The scent glands are another thing I have never really worried about taking off. My thoughts are the deer is dead and there is no longer any circulation going on there, hence no contamination of the meat. Unless someone is concerned about getting the the scent or urine on the meat but I have never bothered with it. And I have dropped the meat on the ground and did just about everything you could do to a piece of meat and I am still here with no ill effects.
 
Well, here is what I do when I shoot a deer. I will gut it in the field and put the heart and liver in a bag. I don't eat it myself but I do give it away to a nice lady at work.

When I hang the deer up to be skinned and butchered I'll wash the body cavity down with a water hose and then wipe it dry with paper towels. After skinning, the meat is then quartered and butchered into the various cuts.

I will take the meat and put it in the sink with water, salt and a splash of vineagar before packing in a vacuum sealer.

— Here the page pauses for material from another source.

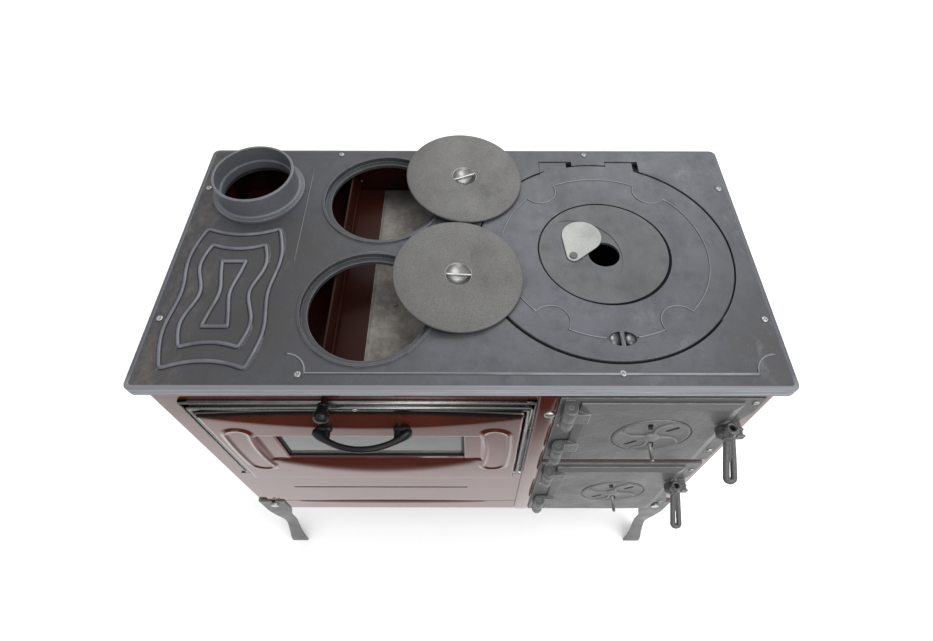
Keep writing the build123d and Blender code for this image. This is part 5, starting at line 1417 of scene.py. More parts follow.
# ------------------------------------------------------------------ fire side
@dataclass
class VentDisc:
    """A turning vent disc with four slots, four curved arms, a hub and a pin."""

    name: str
    drop: float
    x: float = 287.0
    r: float = 58.0
    depth: Pair = (0.1, 3.1)
    slots: tuple[float, ...] = (45.0, 105.0, 225.0, 285.0)
    slot_from: float = 24.0
    slot_to: float = 48.0
    slot_half: float = 4.0
    arms: tuple[float, ...] = (75.0, 165.0, 255.0, 345.0)
    arm_from: float = 6.0
    arm_reach: float = 44.0
    arm_bow: float = 16.0
    arm_sweep: float = 10.0
    hub: tuple[Pair, ...] = ((0, 13), (1.6, 13), (3.4, 11.6), (4.7, 8.6), (5.4, 4.4), (5.5, 0))
    pin: tuple[float, float, float, float] = (6.0, 31.0, 2.8, 30.0)

    def place(self, r: float, angle: float, depth: float) -> Vector:
        """Give a point on the disc at a radius, an angle in degrees and a depth."""
        return spot(self.x + r * cos(radians(angle)), depth, self.drop - r * sin(radians(angle)))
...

I have yet to have anyone complain about my meat.
 
while the person who shot the deer is gutting it, his/her hunting partner should be kindling a fire with flint and steel. cut a couple green sticks and as soon as the heart and liver are removed wash them off with water from your canteen if you'd like, slice them up and put them on a stick to roast. best tasting meat you'll ever have. just ask no deer.
pieman

That was one incredible day. We were all dressed in primitive attire which really set the tone of the day. As I was guttin out the doe Pieman built up a fire. We sliced up the heart and roasted it over the fire. When that was gone we sliced some off the haunch and roasted that. I hope it was the first of many such days. But I'm afraid that :eek:ff:
 
That is something I have always wondered about myself..the scent glands. Considering they are located way below the knee joint and the gambrel is hooked at the knee joint..kinda makes one wonder why bother with them indeed. I suppose if one really wanted to be sure on no contamination one could simply saw off the leg below the knee joint before any skinning or butchering is done.